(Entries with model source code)
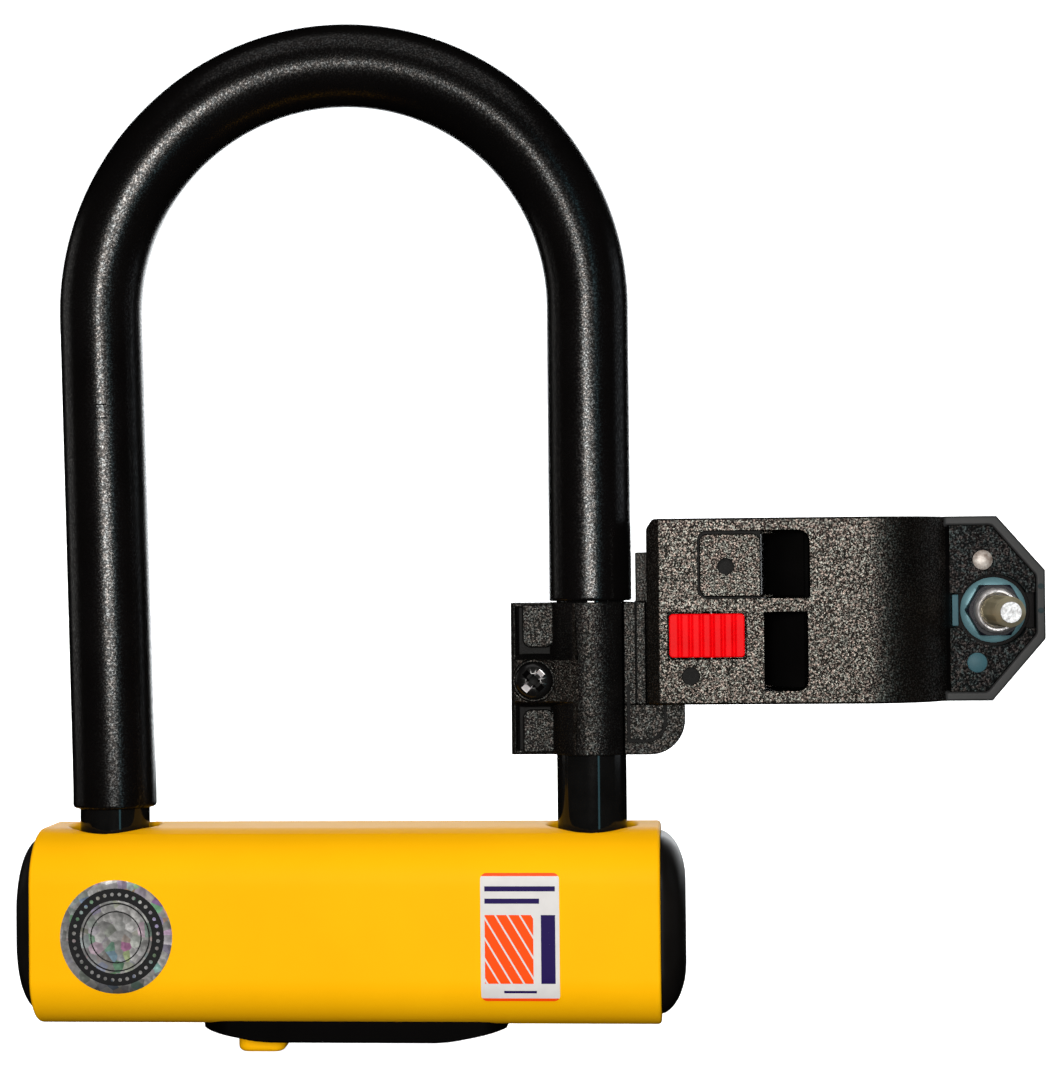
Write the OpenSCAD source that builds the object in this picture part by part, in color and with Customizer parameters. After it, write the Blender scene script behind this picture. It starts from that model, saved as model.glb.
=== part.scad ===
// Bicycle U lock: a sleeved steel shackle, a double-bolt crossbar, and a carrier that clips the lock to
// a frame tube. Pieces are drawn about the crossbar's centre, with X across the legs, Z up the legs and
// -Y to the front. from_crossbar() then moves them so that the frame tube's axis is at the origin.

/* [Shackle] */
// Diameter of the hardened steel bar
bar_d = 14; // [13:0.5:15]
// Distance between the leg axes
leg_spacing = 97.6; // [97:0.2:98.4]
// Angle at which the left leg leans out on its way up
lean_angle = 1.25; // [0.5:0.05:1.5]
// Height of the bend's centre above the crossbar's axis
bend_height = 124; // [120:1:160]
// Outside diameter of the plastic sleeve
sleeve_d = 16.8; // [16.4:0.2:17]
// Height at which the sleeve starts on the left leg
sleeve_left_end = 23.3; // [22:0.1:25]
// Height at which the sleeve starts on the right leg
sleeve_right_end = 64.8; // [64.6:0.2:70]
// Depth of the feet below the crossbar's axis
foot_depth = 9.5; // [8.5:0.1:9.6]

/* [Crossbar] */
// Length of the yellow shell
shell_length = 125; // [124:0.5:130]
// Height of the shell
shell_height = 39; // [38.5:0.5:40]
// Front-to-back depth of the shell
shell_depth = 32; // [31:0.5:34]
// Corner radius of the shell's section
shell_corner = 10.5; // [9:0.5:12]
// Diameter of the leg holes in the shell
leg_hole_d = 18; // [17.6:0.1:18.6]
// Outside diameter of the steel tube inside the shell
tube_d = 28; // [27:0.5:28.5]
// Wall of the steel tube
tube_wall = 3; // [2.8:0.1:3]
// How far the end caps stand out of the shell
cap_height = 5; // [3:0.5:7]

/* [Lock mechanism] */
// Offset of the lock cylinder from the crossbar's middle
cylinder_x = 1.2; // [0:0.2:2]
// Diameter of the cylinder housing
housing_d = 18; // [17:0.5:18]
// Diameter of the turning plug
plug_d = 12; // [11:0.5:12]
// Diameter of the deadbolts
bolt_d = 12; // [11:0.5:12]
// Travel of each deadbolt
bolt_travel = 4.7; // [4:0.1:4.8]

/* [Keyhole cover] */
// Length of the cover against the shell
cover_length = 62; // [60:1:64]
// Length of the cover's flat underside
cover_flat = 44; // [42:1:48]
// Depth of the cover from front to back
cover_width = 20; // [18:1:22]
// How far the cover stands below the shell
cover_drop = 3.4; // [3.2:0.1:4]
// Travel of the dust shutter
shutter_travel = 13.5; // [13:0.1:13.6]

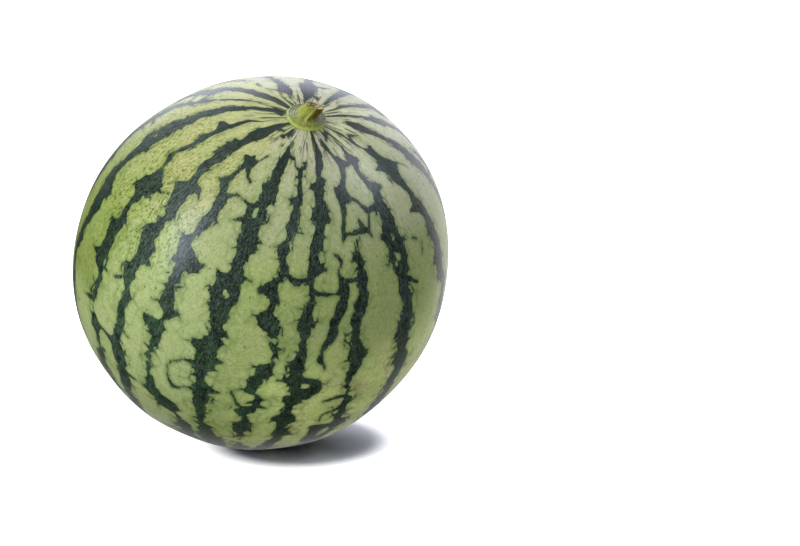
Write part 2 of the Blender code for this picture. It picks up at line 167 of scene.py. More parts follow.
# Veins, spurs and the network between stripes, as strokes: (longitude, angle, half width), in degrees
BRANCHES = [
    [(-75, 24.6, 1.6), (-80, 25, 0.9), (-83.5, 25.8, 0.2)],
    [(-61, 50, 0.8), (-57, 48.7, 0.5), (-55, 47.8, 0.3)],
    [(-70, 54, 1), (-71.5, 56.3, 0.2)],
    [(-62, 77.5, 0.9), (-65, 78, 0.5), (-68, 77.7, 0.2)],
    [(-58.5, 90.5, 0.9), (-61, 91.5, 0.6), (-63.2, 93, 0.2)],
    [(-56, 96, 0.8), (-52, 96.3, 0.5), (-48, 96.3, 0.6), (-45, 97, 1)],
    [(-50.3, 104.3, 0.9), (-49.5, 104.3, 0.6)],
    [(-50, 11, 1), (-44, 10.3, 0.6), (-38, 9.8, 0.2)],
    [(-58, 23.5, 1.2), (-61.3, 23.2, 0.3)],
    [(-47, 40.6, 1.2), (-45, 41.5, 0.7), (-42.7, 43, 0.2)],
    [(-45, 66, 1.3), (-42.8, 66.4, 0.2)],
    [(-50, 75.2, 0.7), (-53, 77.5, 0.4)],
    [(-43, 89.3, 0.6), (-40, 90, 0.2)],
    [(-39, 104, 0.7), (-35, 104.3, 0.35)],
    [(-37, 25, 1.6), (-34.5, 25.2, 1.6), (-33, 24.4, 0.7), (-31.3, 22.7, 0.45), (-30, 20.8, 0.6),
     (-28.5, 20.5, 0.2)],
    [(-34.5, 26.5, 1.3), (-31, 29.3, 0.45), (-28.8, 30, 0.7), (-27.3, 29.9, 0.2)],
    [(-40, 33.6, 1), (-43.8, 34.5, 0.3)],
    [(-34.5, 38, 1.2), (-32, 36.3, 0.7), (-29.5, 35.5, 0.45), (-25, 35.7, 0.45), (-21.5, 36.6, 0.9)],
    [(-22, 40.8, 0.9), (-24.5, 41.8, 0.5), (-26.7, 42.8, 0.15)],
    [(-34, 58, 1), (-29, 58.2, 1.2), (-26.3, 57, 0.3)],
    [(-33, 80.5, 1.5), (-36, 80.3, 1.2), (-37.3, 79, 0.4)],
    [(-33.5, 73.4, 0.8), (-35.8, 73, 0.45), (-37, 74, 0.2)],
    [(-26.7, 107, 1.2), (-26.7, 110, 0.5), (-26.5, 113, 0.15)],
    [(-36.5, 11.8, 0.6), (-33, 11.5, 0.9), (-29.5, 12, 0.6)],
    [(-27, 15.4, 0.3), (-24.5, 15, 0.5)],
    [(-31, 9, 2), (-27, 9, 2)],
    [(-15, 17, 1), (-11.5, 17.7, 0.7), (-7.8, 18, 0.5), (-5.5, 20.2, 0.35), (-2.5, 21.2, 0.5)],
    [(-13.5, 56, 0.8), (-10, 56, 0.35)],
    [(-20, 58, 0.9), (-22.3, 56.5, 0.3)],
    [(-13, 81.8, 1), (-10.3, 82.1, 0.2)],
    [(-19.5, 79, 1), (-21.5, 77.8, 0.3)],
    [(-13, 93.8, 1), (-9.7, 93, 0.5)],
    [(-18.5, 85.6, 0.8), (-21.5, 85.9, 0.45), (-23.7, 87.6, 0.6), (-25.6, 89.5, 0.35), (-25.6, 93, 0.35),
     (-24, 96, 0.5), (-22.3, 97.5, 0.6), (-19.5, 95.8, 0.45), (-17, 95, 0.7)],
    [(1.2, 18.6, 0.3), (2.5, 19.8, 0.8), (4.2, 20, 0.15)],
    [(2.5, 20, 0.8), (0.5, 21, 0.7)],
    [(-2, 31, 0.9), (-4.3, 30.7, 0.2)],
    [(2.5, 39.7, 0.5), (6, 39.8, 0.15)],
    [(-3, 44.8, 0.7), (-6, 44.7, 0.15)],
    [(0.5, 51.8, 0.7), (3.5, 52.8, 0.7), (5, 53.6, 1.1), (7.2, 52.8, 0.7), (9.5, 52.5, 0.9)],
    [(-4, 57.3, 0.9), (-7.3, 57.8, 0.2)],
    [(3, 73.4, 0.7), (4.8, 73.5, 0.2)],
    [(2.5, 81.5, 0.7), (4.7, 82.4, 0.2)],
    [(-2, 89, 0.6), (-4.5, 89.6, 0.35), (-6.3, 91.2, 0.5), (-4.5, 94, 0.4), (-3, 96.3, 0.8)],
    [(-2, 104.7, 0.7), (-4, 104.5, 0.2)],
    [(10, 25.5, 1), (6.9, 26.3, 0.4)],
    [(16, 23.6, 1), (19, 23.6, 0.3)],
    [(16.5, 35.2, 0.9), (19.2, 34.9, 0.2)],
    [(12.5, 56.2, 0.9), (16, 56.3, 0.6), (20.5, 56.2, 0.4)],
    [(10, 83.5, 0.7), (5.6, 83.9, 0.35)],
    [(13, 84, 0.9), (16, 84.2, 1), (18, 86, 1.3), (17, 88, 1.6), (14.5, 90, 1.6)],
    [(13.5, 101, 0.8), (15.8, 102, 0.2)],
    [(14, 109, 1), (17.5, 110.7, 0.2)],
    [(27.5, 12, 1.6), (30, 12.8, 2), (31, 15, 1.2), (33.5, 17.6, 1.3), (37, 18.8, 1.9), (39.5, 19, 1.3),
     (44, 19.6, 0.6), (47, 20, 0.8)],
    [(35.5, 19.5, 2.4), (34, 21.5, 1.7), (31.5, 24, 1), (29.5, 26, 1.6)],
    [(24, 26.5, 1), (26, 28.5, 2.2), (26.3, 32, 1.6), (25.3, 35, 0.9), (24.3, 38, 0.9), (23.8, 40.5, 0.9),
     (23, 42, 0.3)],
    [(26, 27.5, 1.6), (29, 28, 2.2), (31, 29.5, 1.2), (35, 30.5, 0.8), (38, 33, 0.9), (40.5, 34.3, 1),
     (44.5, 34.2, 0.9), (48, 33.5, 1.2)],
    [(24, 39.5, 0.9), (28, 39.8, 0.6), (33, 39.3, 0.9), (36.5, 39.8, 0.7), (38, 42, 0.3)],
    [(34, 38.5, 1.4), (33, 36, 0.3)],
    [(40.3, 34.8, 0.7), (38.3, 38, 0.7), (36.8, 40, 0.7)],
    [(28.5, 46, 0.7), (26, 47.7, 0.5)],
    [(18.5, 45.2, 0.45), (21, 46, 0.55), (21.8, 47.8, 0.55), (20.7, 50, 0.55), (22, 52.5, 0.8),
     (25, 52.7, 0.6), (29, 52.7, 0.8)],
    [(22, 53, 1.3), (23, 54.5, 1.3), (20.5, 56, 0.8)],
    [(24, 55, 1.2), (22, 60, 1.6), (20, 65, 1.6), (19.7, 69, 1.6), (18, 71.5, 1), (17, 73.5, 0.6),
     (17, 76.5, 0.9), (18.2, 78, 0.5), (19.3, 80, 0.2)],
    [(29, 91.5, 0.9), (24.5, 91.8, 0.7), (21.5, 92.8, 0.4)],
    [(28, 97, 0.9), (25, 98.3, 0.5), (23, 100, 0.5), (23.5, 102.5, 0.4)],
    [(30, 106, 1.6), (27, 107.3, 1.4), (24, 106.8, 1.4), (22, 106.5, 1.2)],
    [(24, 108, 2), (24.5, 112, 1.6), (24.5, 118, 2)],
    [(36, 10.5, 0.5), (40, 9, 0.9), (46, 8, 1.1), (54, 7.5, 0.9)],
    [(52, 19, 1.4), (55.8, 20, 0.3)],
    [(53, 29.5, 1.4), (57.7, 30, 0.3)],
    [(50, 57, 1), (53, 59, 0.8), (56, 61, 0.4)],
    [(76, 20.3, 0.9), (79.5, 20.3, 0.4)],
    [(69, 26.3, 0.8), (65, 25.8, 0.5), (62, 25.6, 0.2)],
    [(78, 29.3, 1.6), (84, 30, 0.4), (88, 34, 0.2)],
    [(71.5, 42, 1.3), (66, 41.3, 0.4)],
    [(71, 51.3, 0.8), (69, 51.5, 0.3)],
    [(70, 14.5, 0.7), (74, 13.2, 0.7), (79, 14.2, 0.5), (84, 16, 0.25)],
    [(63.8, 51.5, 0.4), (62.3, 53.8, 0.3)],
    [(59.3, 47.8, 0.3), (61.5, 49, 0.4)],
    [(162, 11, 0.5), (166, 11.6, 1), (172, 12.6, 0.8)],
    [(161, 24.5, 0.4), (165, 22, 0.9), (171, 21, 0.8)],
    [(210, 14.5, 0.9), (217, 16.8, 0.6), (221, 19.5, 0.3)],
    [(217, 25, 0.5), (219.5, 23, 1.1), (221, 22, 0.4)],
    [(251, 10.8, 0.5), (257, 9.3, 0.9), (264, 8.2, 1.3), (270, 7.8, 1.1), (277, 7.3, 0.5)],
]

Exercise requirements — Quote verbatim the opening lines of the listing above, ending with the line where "at the origin." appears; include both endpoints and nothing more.

Solved exercise —
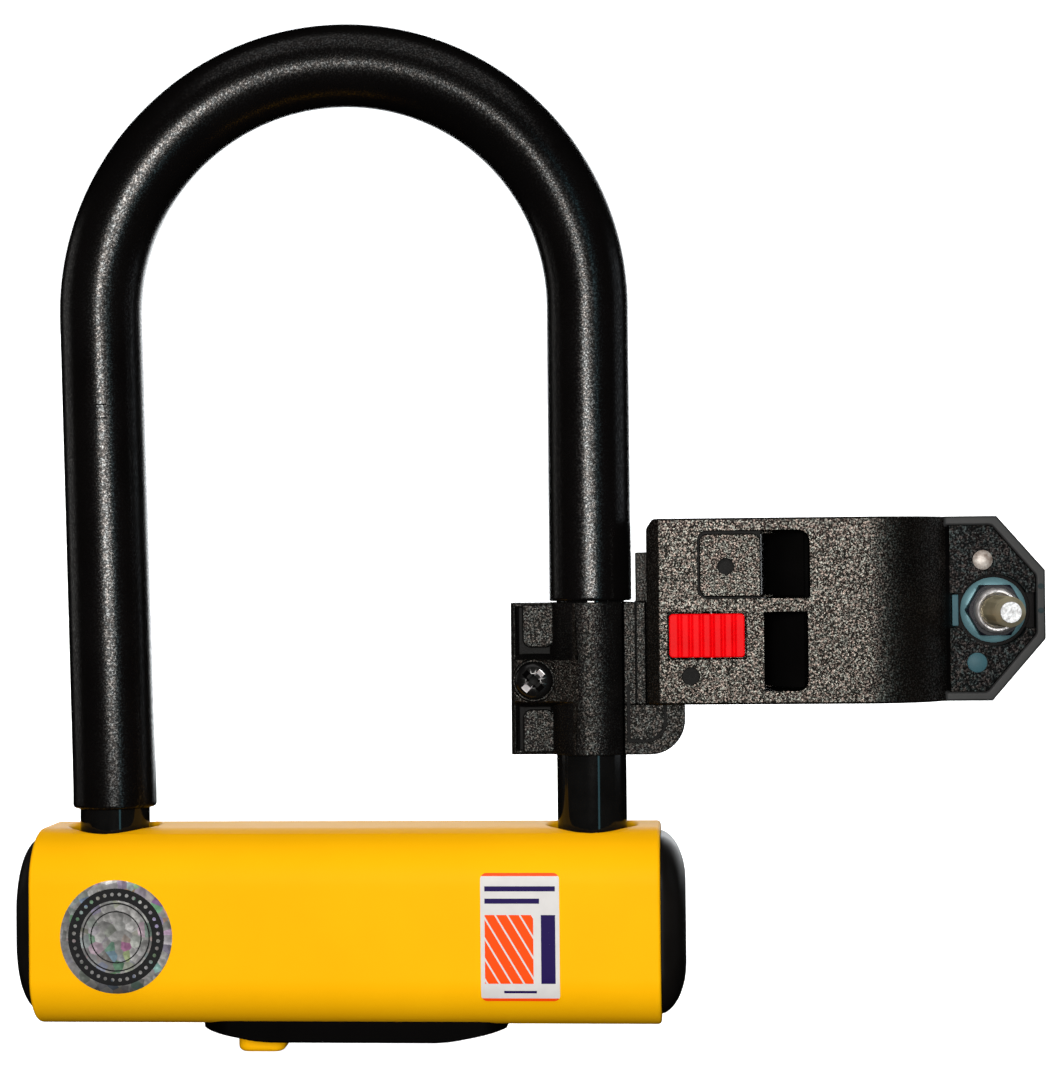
Write the OpenSCAD source that builds the object in this picture part by part, in color and with Customizer parameters. After it, write the Blender scene script behind this picture. It starts from that model, saved as model.glb.
=== part.scad ===
// Bicycle U lock: a sleeved steel shackle, a double-bolt crossbar, and a carrier that clips the lock to
// a frame tube. Pieces are drawn about the crossbar's centre, with X across the legs, Z up the legs and
// -Y to the front. from_crossbar() then moves them so that the frame tube's axis is at the origin.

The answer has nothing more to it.